I don’t know if the child is mine or not, but am not against finding out. No court order is needed.
— Elon Musk (@elonmusk) March 31, 2025
Despite not knowing for sure, I have given Ashley $2.5M and am sending her $500k/year.
She replied directly, accusing him of refusing to take a paternity test before birth and insisting the money was not some personal gift.
'You weren't sending me money, you were sending support for your child that you thought was necessary... until you withdrew most of it to maintain control and punish me for disobedience,' she wrote. 'But you're really only punishing your son.'
The child support dispute sits alongside a wider legal battle. St. Clair is suing for sole custody of Romulus. Musk has said he will seek full custody, announcing that plan in January after she posted statements in support of the transgender community, which he claimed suggested she 'might transition a one‑year‑old boy.'
From 'Provided' Penthouse To Eviction Threat
St.

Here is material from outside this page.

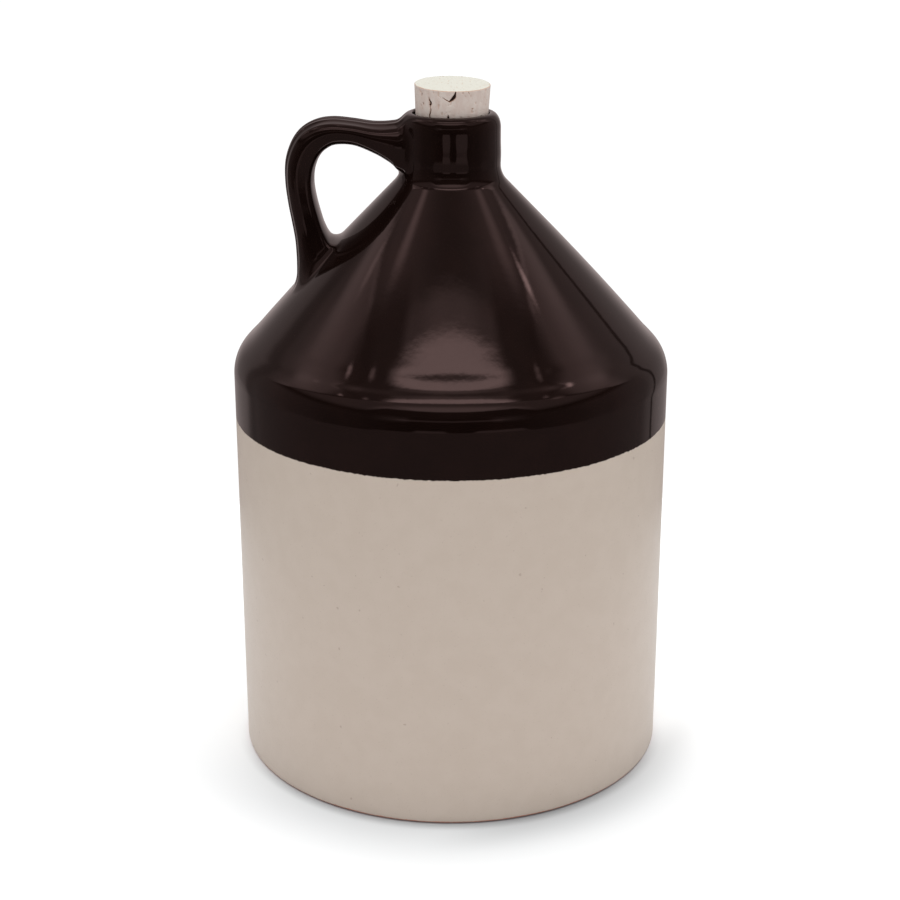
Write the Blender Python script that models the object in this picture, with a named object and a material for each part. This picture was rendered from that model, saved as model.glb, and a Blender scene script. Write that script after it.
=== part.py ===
"""A one gallon stoneware jug with a strap handle and a cork, at its real size.

Metres, +Z up. The origin is the centre of the flat base, on the axis that the body was turned about.
The handle is on the -X side. The stoppered body can't be seen into, so it is solid below the mouth's bore.
"""

import math

import bmesh
import bpy
from mathutils import Euler, Vector

# Body, turned about Z
BODY_RADIUS = 0.089
SHOULDER_HEIGHT = 0.1691
NECK_RADIUS = 0.01984
NECK_FOOT_HEIGHT = 0.2433
RIM_HEIGHT = 0.2677
GLAZE_LINE_HEIGHT = 0.1454
CONE_BULGE = 0.0010
FOOT_ROUNDING = 0.0012
SHOULDER_ROUNDING = 0.0167
CONE_ROUNDING = 1.08
NECK_FOOT_ROUNDING = 0.0100
LIP_DROP = 0.0060
BODY_SEGMENTS = 96

# Mouth
MOUTH_RADIUS = 0.0152
MOUTH_EDGE = 0.0009
MOUTH_FLOOR_HEIGHT = 0.2475
CUTTER_ABOVE_RIM = 0.010

# Steps along each rounded stretch of the turned outlines
FOOT_STEPS = 3
SHOULDER_STEPS = 7
CONE_STEPS = 3
NECK_FOOT_STEPS = 5
LIP_STEPS = 7
MOUTH_EDGE_STEPS = 3
CORK_EDGE_STEPS = 2

# Handle: a strap that runs from the neck, over the finger gap, to the cone. Each station gives the X and Z
# of a point on the strap's outer face, those of the point opposite on its inner face, and half its width,
# in millimetres.
HANDLE_STATIONS = (
    (-12.0, 266.6, -12.0, 242.0, 10.8),
    (-17.5, 266.6, -17.6, 242.0, 11.0),
    (-20.8, 265.7, -21.2, 243.4, 10.9),
    (-23.3, 264.8, -22.8, 246.4, 10.6),
    (-26.8, 264.2, -25.5, 248.8, 10.2),
    (-31.8, 264.2, -30.2, 251.6, 10.0),
    (-38.8, 265.2, -38.0, 255.0, 10.0),
    (-46.5, 266.0, -45.2, 255.3, 10.0),
    (-53.0, 265.1, -49.2, 253.5, 10.0),
    (-59.0, 262.2, -51.6, 250.7, 10.0),
    (-63.4, 256.8, -53.5, 247.9, 10.0),
    (-66.1, 249.0, -54.7, 244.2, 10.0),
    (-66.3, 240.5, -55.0, 239.2, 10.0),
    (-65.5, 232.0, -54.1, 233.4, 10.0),
    (-64.4, 224.8, -52.4, 227.2, 10.0),
    (-63.4, 218.0, -50.3, 222.0, 10.3),
    (-62.9, 212.5, -47.6, 218.3, 11.0),
    (-62.8, 207.5, -43.6, 215.8, 12.1),
    (-62.8, 202.0, -42.0, 207.0, 14.2),
    (-62.6, 196.0, -42.0, 199.0, 15.6),
)
STEPS_PER_STATION = 2
SECTION_POINTS = 36
SECTION_POWER = 2.3
RIDGE_PITCH = 0.0040
RIDGE_HEIGHT = 0.0005
RIDGED_HALF_WIDTH = 0.0090

# Cork
CORK_TOP = (0.00064, -0.00068, 0.2788)
CORK_RADIUS = 0.0150
CORK_LENGTH = 0.030
CORK_TAPER = math.radians(2.8)
CORK_LEAN = Euler((math.radians(3.56), math.radians(1.12), 0))
CORK_EDGE = 0.0004
CORK_SEGMENTS = 64

MM = 0.001
WELD_DISTANCE = 0.000001
SMOOTH_ANGLE = math.radians(45)


def clear_scene():
    for obj in list(bpy.data.objects):
        bpy.data.objects.remove(obj)


def material(name, colour, roughness):
    mat = bpy.data.materials.new(name)
    mat.diffuse_color = (*colour, 1)
    mat.use_nodes = True
    shader = mat.node_tree.nodes["Principled BSDF"]
    shader.inputs["Base Color"].default_value = (*colour, 1)
    shader.inputs["Roughness"].default_value = roughness
    shader.inputs["Metallic"].default_value = 0
    return mat


def round_corner(before, corner, after, radius, steps):
    """Points of the arc that rounds a corner of an outline."""
    towards_before = (before - corner).normalized()
    towards_after = (after - corner).normalized()
    half_angle = towards_before.angle(towards_after) / 2
    centre = corner + (towards_before + towards_after).normalized() * (radius / math.sin(half_angle))
    reach = radius / math.tan(half_angle)
    start = corner + towards_before * reach - centre
    end = corner + towards_after * reach - centre
    turn = start.angle_signed(end)
    points = []
    for step in range(steps + 1):
        angle = -turn * step / steps
        x = start.x * math.cos(angle) - start.y * math.sin(angle)
        y = start.x * math.sin(angle) + start.y * math.cos(angle)
        points.append(centre + Vector((x, y)))
    return points


def lip_points():
    """The rim's outer rounding, a quarter of an ellipse that ends where the mouth's edge begins."""
    width = NECK_RADIUS - MOUTH_RADIUS - MOUTH_EDGE
    points = []
    for step in range(LIP_STEPS + 1):
        angle = math.pi / 2 * step / LIP_STEPS
        radius = NECK_RADIUS - width * (1 - math.cos(angle))
        height = RIM_HEIGHT - LIP_DROP * (1 - math.sin(angle))
        points.append(Vector((radius, height)))
    return points


def body_outline():
    """The turned profile, as (radius, height), from the base's centre up to the rim's centre."""
    foot = Vector((BODY_RADIUS, 0))
    shoulder = Vector((BODY_RADIUS, SHOULDER_HEIGHT))
    neck_foot = Vector((NECK_RADIUS, NECK_FOOT_HEIGHT))
    slope = (neck_foot - shoulder).normalized()
    middle = (shoulder + neck_foot) / 2 + Vector((slope.y, -slope.x)) * CONE_BULGE
    lip = lip_points()
    base_centre = Vector((0, 0))
    outline = [base_centre]
    outline += round_corner(base_centre, foot, shoulder, FOOT_ROUNDING, FOOT_STEPS)
    outline.append(Vector((BODY_RADIUS, GLAZE_LINE_HEIGHT)))
    outline += round_corner(foot, shoulder, middle, SHOULDER_ROUNDING, SHOULDER_STEPS)
    outline += round_corner(shoulder, middle, neck_foot, CONE_ROUNDING, CONE_STEPS)
    outline += round_corner(middle, neck_foot, lip[0], NECK_FOOT_ROUNDING, NECK_FOOT_STEPS)
    outline += lip
    outline.append(Vector((0, RIM_HEIGHT)))
    return outline


def cutter_outline():
    """The bore's profile, from its floor's centre, past the mouth's flared inner edge, to above the rim."""
    outline = [Vector((0, MOUTH_FLOOR_HEIGHT)), Vector((MOUTH_RADIUS, MOUTH_FLOOR_HEIGHT))]
    for step in range(MOUTH_EDGE_STEPS + 1):
        angle = math.pi / 2 * step / MOUTH_EDGE_STEPS
        radius = MOUTH_RADIUS + MOUTH_EDGE * (1 - math.cos(angle))
        outline.append(Vector((radius, RIM_HEIGHT - MOUTH_EDGE * (1 - math.sin(angle)))))
    outline.append(Vector((outline[-1].x, RIM_HEIGHT + CUTTER_ABOVE_RIM)))
    outline.append(Vector((0, RIM_HEIGHT + CUTTER_ABOVE_RIM)))
    return outline


def new_object(name, bm, materials=()):
    bmesh.ops.recalc_face_normals(bm, faces=bm.faces)
    mesh = bpy.data.meshes.new(name)
    bm.to_mesh(mesh)
    bm.free()
    for mat in materials:
        mesh.materials.append(mat)
    obj = bpy.data.objects.new(name, mesh)
    bpy.context.scene.collection.objects.link(obj)
    return obj


def turned(name, outline, segments, materials=()):
    """A closed solid turned about Z from an outline that starts and ends on the axis."""
    bm = bmesh.new()
    verts = [bm.verts.new((point.x, 0, point.y)) for point in outline]
    edges = [bm.edges.new(pair) for pair in zip(verts, verts[1:])]
    bmesh.ops.spin(
        bm, geom=verts + edges, cent=(0, 0, 0), axis=(0, 0, 1), angle=math.tau, steps=segments, use_merge=True
    )
    bmesh.ops.remove_doubles(bm, verts=bm.verts, dist=WELD_DISTANCE)
    return new_object(name, bm, materials)


def smooth_station(position):
    """Outer point, inner point and half width, on a Catmull-Rom curve through the stations."""
    last = len(HANDLE_STATIONS) - 1
    index = min(int(position), last - 1)
    part = position - index
    around = [HANDLE_STATIONS[max(0, min(last, index + offset))] for offset in (-1, 0, 1, 2)]
    values = []
    for a, b, c, d in zip(*around):
        square = 2 * a - 5 * b + 4 * c - d
        cube = 3 * b - a - 3 * c + d
        values.append((2 * b + (c - a) * part + square * part**2 + cube * part**3) / 2 * MM)
    outer_x, outer_z, inner_x, inner_z, half_width = values
    return Vector((outer_x, 0, outer_z)), Vector((inner_x, 0, inner_z)), half_width


def signed_power(value, power):
    return math.copysign(abs(value) ** power, value)


def hollow(across):
    """How deep the strap's outer face lies, at a distance across it, between its lengthwise ridges."""
    fade = max(0, 1 - (across / RIDGED_HALF_WIDTH) ** 4)
    return RIDGE_HEIGHT * fade * (1 - math.cos(math.tau * across / RIDGE_PITCH)) / 2


def strap_section(outer, inner, half_width):
    """The strap's cross-section: a rounded flat oval across Y, with ridges on its outer side."""
    centre = (outer + inner) / 2
    outward = (outer - inner).normalized()
    half_thickness = (outer - inner).length / 2
    points = []
    for index in range(SECTION_POINTS):
        angle = math.tau * index / SECTION_POINTS
        distance = half_thickness * signed_power(math.cos(angle), 2 / SECTION_POWER)
        across = half_width * signed_power(math.sin(angle), 2 / SECTION_POWER)
        if distance > 0:
            distance -= hollow(across)
        points.append(centre + outward * distance + Vector((0, across, 0)))
    return points


def make_handle():
    """The strap, lofted through its stations. Both ends run into the body."""
    bm = bmesh.new()
    steps = (len(HANDLE_STATIONS) - 1) * STEPS_PER_STATION
    rings = []
    for step in range(steps + 1):
        section = strap_section(*smooth_station(step / STEPS_PER_STATION))
        rings.append([bm.verts.new(point) for point in section])
    for ring, after in zip(rings, rings[1:]):
        for index in range(SECTION_POINTS):
            following = (index + 1) % SECTION_POINTS
            bm.faces.new((ring[index], ring[following], after[following], after[index]))
    bm.faces.new(rings[0])
    bm.faces.new(rings[-1])
    return new_object("handle_strap", bm)


def apply_boolean(target, other, operation):
    """Join or cut a solid, apply it, and remove the other one."""
    other.hide_render = True
    other.display_type = "WIRE"
    modifier = target.modifiers.new(operation.lower(), "BOOLEAN")
    modifier.operation = operation
    modifier.solver = "EXACT"
    modifier.object = other
    depsgraph = bpy.context.evaluated_depsgraph_get()
    mesh = bpy.data.meshes.new_from_object(target.evaluated_get(depsgraph))
    target.modifiers.remove(modifier)
    target.data = mesh
    bpy.data.objects.remove(other)


def paint_by_height(mesh, foot_slot, pale_slot, dark_slot):
    for face in mesh.polygons:
        if face.center.z > GLAZE_LINE_HEIGHT:
            face.material_index = dark_slot
        elif face.center.z > FOOT_ROUNDING:
            face.material_index = pale_slot
        else:
            face.material_index = foot_slot


def make_jug():
    """Body, neck and handle, one fired piece."""
    jug = turned("jug", body_outline(), BODY_SEGMENTS)
    apply_boolean(jug, make_handle(), "UNION")
    apply_boolean(jug, turned("mouth_cutter", cutter_outline(), BODY_SEGMENTS), "DIFFERENCE")
    jug.data.materials.clear()
    jug.data.materials.append(material("bare_foot", (0.33, 0.16, 0.10), 0.8))
    jug.data.materials.append(material("cream_glaze", (0.60, 0.52, 0.44), 0.4))
    jug.data.materials.append(material("brown_glaze", (0.022, 0.010, 0.008), 0.12))
    paint_by_height(jug.data, 0, 1, 2)
    jug.data.shade_smooth()
    jug.data.set_sharp_from_angle(angle=SMOOTH_ANGLE)
    return jug


def make_cork():
    """A tapered stopper, leaning a little in the mouth. Its own origin is the centre of its top."""
    bottom_radius = CORK_RADIUS - CORK_LENGTH * math.tan(CORK_TAPER)
    top_centre = Vector((0, 0))
    top_edge = Vector((CORK_RADIUS, 0))
    bottom_edge = Vector((bottom_radius, -CORK_LENGTH))
    bottom_centre = Vector((0, -CORK_LENGTH))
    outline = [bottom_centre]
    outline += round_corner(bottom_centre, bottom_edge, top_edge, CORK_EDGE, CORK_EDGE_STEPS)
    outline += round_corner(bottom_edge, top_edge, top_centre, CORK_EDGE, CORK_EDGE_STEPS)
    outline.append(top_centre)
    cork = turned("cork", outline, CORK_SEGMENTS, [material("cork", (0.58, 0.44, 0.34), 0.8)])
    cork.location = CORK_TOP
    cork.rotation_euler = CORK_LEAN
    cork.data.shade_smooth()
    cork.data.set_sharp_from_angle(angle=SMOOTH_ANGLE)
    return cork


def main():
    clear_scene()
    make_jug()
    make_cork()


main()
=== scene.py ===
"""The looks of a glazed stoneware jug with a cork in its mouth. Metres, +Z up, the handle towards -X."""

import math

import bmesh
import bpy
import numpy as np
from mathutils import Euler, Matrix, Vector, noise
from mathutils.bvhtree import BVHTree


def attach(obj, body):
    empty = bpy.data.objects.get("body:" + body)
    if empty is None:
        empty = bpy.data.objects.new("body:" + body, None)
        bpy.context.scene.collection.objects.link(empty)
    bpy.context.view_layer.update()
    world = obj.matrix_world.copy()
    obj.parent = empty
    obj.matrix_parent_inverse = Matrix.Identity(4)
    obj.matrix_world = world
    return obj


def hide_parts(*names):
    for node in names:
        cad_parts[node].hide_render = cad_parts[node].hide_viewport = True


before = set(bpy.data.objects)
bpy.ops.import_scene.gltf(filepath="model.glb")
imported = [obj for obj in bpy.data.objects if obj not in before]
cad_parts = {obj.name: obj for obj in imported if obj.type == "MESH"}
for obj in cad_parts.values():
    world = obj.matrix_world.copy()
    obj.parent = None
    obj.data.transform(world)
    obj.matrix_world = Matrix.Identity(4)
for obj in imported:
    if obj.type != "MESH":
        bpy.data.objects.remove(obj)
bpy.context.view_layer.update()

MM = 0.001

# Body, turned about Z: the sizes of the solid that it stands for
BODY_RADIUS = 0.089
SHOULDER_HEIGHT = 0.1691
NECK_RADIUS = 0.01984
NECK_FOOT_HEIGHT = 0.2433
RIM_HEIGHT = 0.2677
GLAZE_LINE_HEIGHT = 0.1454
CONE_BULGE = 0.0010
FOOT_ROUNDING = 0.0012
SHOULDER_ROUNDING = 0.0167
CONE_ROUNDING = 1.08
NECK_FOOT_ROUNDING = 0.0100
LIP_DROP = 0.0060
BODY_SEGMENTS = 384

# Faint rings: place up the slope from the shoulder's corner, reach, and how much further out the outline is
# below there
RINGS = (
    (0.0172, 0.0022, -0.00007),
    (0.0100, 0.0018, 0.00019),
    (0.0000, 0.0040, -0.00010),
)

# The neck's slight flare: how far out, how high above the neck's foot, and its reach
NECK_FLARE = 0.00016
NECK_FLARE_PLACE = 0.0080
NECK_FLARE_REACH = 0.0036

# Mouth, and steps round its edge and the lip
MOUTH_RADIUS = 0.0152
MOUTH_EDGE = 0.0009
MOUTH_FLOOR_HEIGHT = 0.2475
CUTTER_ABOVE_RIM = 0.010
MOUTH_EDGE_STEPS = 8
LIP_STEPS = 16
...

Clair has also made detailed claims about the lifestyle Musk allegedly facilitated, and how fast it has unravelled.
The influencer, who was born in Florida and raised in Colorado, now lives in New York City with Romulus and her older child from a previous relationship.
In interviews with the New York Post, she said Musk had 'provided' her with a high‑rise flat in Manhattan's Financial District, close to City Hall.
Property records cited in US coverage show the three‑bedroom, two‑bathroom apartment, with floor‑to‑ceiling windows and skyline views, was last leased in April 2024 for about $15,350 (£11,616) a month. Her social media posts place her there from at least May that year, several months before Romulus' birth.
Now, on her own account, she is struggling to pay for it. On her podcast she said flatly that she is 'getting evicted.'
Musk is also the father of 13 other children, whom he shares with three other women.
Ashley St. Clair, a conservative influencer and author, has been locked in a bitter paternity and custody battle with Musk since publicly revealing on X in February that the tech billionaire is the father of her infant son, Romulus.
She has accused him of slashing child support and using money to 'maintain control and punish' her, while Musk has responded on his own platform by insisting he has been generous and, at least initially, was 'not knowing for sure' if the boy was his.